-- BEGIN --

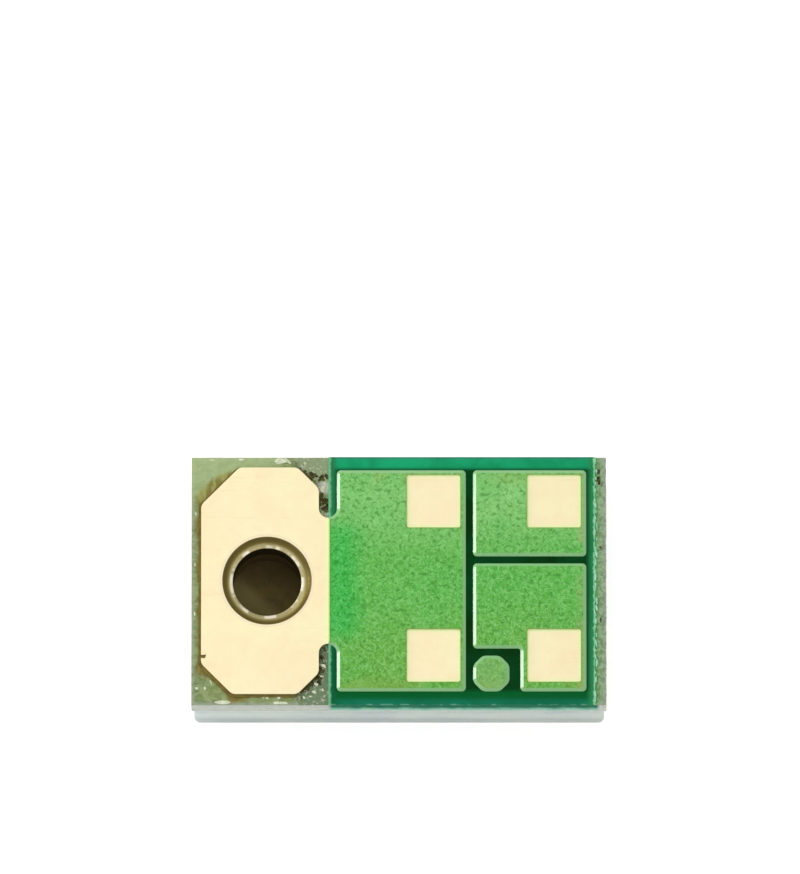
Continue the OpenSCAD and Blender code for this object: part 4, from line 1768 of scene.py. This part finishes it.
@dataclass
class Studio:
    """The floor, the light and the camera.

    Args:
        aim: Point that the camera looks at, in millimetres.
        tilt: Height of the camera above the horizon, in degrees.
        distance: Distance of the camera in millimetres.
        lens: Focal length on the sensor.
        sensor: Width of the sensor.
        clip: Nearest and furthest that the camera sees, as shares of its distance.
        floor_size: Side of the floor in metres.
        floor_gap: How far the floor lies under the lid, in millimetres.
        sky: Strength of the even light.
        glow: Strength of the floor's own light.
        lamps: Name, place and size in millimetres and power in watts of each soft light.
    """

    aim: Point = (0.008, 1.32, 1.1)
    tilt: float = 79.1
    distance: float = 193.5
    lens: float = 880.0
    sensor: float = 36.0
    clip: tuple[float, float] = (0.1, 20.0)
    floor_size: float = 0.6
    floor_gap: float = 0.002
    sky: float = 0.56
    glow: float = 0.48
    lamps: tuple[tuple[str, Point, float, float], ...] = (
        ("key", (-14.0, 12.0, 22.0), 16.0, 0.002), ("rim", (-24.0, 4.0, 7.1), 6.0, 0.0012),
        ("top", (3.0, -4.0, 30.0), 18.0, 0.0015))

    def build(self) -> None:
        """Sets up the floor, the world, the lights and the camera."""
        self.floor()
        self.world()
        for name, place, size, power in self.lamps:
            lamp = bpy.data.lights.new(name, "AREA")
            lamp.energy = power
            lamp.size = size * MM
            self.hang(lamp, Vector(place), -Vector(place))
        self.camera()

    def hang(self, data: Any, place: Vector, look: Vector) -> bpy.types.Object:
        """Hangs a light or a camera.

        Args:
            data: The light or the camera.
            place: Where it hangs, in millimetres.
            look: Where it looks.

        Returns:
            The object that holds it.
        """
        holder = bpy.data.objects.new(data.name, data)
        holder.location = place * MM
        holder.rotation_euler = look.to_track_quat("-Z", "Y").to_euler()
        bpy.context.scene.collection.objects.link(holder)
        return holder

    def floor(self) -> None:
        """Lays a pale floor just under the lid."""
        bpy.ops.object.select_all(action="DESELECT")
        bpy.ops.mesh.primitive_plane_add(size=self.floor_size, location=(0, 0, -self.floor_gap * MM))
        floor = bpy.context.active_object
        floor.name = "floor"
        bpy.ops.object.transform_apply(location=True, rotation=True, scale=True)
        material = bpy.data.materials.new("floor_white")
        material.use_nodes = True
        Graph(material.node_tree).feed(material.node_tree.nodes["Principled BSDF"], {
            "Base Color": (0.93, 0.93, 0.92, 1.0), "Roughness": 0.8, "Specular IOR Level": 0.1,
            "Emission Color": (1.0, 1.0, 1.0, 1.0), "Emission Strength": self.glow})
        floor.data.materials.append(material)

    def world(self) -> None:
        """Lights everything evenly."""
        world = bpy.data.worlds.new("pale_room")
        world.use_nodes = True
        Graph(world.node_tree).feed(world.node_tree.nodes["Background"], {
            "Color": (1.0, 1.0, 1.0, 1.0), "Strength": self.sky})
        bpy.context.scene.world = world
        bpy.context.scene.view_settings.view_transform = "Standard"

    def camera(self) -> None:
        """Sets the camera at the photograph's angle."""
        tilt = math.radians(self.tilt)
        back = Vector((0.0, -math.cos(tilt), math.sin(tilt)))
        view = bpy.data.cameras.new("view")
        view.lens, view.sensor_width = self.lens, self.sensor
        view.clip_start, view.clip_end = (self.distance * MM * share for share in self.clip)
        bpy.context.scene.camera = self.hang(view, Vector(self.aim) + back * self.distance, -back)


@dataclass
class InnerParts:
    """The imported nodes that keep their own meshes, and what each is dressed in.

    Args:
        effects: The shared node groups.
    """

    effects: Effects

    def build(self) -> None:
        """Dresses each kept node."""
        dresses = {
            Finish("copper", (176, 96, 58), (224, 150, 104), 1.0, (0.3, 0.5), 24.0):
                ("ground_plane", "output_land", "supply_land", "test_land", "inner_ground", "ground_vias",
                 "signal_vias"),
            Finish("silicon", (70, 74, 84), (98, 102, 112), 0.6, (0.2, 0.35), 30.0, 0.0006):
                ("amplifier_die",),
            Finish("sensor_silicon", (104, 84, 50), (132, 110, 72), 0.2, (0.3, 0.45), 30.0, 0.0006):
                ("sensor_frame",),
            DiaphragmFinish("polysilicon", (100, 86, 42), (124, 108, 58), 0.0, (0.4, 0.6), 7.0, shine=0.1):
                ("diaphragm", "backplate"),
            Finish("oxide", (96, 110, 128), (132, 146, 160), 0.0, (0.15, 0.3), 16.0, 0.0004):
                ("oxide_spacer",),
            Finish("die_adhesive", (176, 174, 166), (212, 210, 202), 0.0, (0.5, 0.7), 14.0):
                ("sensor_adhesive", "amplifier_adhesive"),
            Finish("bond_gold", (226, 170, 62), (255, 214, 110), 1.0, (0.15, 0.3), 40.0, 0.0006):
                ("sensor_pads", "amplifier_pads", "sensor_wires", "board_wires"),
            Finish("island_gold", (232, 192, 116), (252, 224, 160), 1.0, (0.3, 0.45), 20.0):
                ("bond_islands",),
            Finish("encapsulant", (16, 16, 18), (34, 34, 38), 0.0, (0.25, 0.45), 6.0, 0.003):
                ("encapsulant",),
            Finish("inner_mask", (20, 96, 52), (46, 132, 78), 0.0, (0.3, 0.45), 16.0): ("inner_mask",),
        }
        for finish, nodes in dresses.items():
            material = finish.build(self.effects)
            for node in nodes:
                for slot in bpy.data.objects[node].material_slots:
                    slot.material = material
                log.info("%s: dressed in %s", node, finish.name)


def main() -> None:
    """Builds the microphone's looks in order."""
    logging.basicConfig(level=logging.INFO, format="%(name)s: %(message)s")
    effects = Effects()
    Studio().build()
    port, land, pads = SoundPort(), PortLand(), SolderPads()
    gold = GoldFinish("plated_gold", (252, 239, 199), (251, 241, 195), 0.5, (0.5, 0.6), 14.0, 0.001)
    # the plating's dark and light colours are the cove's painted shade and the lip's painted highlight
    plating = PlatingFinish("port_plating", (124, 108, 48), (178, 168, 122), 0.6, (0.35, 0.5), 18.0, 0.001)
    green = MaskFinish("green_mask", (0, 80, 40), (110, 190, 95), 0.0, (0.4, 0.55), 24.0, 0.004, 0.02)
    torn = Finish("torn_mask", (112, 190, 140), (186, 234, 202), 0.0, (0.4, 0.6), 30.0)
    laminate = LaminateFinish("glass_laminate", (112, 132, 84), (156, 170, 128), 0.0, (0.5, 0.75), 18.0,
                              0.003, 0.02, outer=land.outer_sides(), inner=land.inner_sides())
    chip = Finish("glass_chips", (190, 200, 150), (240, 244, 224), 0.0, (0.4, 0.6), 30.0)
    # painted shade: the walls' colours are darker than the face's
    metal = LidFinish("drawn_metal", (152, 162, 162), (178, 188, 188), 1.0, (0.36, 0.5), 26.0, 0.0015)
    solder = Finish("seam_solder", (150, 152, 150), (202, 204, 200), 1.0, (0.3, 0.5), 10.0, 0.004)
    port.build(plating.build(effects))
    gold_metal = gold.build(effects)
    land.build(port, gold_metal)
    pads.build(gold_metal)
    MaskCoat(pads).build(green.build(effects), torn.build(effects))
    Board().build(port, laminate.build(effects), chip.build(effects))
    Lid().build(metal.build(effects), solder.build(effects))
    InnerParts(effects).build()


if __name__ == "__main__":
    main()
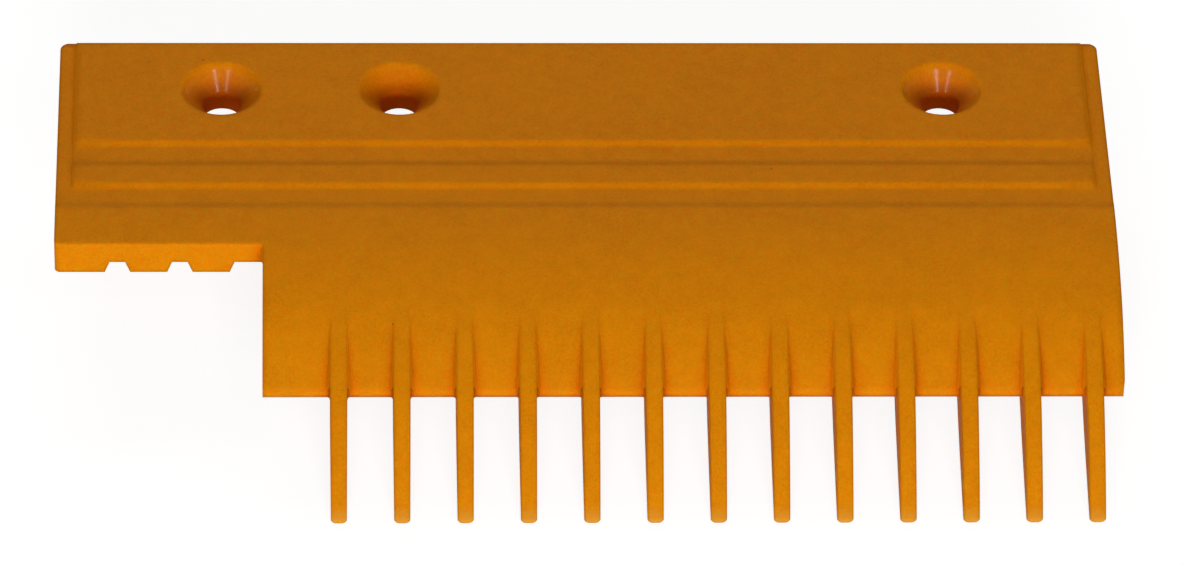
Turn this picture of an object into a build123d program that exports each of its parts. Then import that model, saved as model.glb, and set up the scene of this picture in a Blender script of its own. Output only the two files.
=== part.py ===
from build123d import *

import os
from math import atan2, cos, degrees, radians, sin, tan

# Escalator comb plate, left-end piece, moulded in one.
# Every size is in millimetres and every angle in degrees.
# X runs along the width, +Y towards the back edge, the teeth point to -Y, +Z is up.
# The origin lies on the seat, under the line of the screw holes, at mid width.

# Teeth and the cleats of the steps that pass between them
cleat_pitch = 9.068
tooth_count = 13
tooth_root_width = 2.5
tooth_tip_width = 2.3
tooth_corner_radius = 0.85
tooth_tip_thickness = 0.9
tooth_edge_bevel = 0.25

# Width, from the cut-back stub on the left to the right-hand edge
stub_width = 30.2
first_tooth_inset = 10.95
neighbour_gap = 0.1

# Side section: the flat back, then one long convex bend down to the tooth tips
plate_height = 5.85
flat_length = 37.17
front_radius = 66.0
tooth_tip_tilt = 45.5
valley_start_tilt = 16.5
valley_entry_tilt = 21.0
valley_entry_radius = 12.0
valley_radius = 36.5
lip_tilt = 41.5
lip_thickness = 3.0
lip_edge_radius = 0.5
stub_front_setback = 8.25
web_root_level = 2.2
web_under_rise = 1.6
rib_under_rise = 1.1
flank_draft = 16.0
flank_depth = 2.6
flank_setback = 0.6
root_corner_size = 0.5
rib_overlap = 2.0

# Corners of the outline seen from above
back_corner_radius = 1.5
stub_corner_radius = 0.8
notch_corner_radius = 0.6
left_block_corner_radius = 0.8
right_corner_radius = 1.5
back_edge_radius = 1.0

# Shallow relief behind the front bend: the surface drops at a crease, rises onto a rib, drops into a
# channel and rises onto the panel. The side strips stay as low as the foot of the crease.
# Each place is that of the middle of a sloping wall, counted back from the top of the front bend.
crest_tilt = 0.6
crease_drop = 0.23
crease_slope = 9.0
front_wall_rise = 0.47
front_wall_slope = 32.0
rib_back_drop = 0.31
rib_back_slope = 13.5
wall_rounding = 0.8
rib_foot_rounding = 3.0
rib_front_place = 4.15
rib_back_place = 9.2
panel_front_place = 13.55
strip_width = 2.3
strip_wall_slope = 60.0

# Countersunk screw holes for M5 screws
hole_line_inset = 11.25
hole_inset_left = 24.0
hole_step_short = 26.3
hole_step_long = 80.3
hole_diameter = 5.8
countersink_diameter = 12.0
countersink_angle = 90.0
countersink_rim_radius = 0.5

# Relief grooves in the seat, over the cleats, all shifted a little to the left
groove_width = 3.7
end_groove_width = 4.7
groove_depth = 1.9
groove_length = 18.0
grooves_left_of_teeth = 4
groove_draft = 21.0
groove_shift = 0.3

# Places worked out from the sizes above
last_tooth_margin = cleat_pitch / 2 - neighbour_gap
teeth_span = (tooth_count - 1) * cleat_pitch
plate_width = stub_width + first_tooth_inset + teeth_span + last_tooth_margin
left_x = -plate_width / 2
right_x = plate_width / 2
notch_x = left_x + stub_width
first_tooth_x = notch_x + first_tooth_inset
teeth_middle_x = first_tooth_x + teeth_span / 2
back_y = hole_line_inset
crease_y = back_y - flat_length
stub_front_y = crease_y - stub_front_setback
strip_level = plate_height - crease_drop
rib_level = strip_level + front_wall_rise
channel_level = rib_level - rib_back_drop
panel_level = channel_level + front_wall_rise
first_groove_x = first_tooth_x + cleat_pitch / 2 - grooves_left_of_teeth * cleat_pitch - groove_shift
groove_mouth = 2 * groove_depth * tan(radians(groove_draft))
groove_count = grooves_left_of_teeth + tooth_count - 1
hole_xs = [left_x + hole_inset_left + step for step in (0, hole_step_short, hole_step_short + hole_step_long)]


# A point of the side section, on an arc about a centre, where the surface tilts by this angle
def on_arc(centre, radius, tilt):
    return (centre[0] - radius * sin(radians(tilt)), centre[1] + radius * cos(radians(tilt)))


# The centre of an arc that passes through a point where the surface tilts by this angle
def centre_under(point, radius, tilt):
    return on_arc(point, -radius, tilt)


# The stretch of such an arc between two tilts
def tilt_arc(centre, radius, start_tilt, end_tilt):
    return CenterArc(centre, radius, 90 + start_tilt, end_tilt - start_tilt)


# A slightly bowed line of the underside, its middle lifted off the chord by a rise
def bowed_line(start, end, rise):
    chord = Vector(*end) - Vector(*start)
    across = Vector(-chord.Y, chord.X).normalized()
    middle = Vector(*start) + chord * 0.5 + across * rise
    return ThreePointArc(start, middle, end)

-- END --

● EXERCISE
Return nothing but the lines from the first line of the listing through the line with "light and the camera.", please, keeping every one of them unchanged.

● TASK SOLUTION
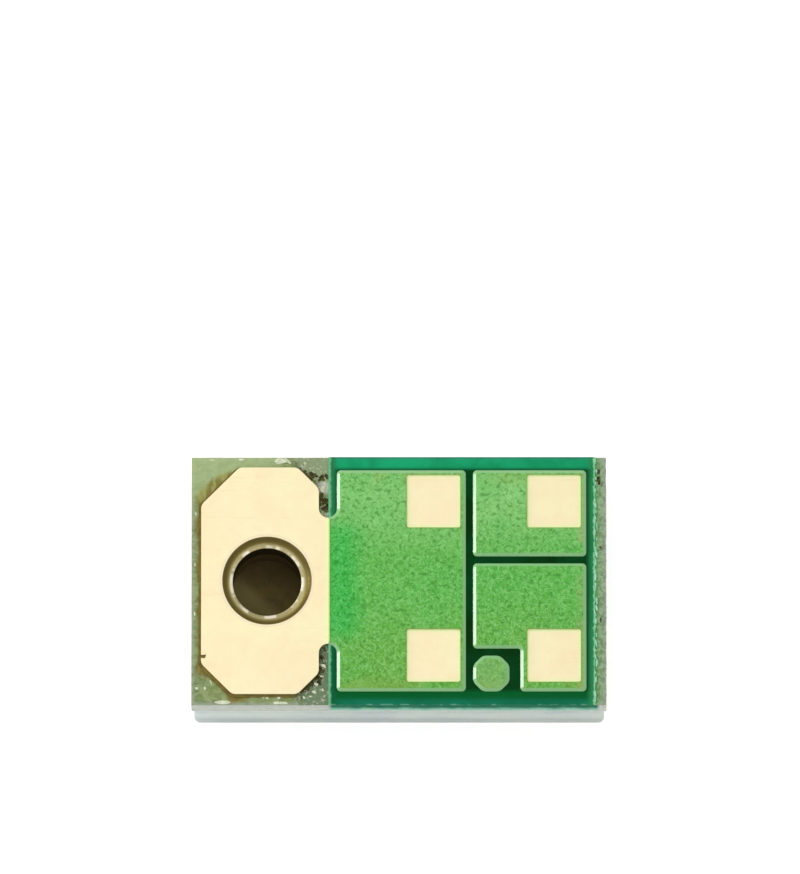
Continue the OpenSCAD and Blender code for this object: part 4, from line 1768 of scene.py. This part finishes it.
@dataclass
class Studio:
    """The floor, the light and the camera.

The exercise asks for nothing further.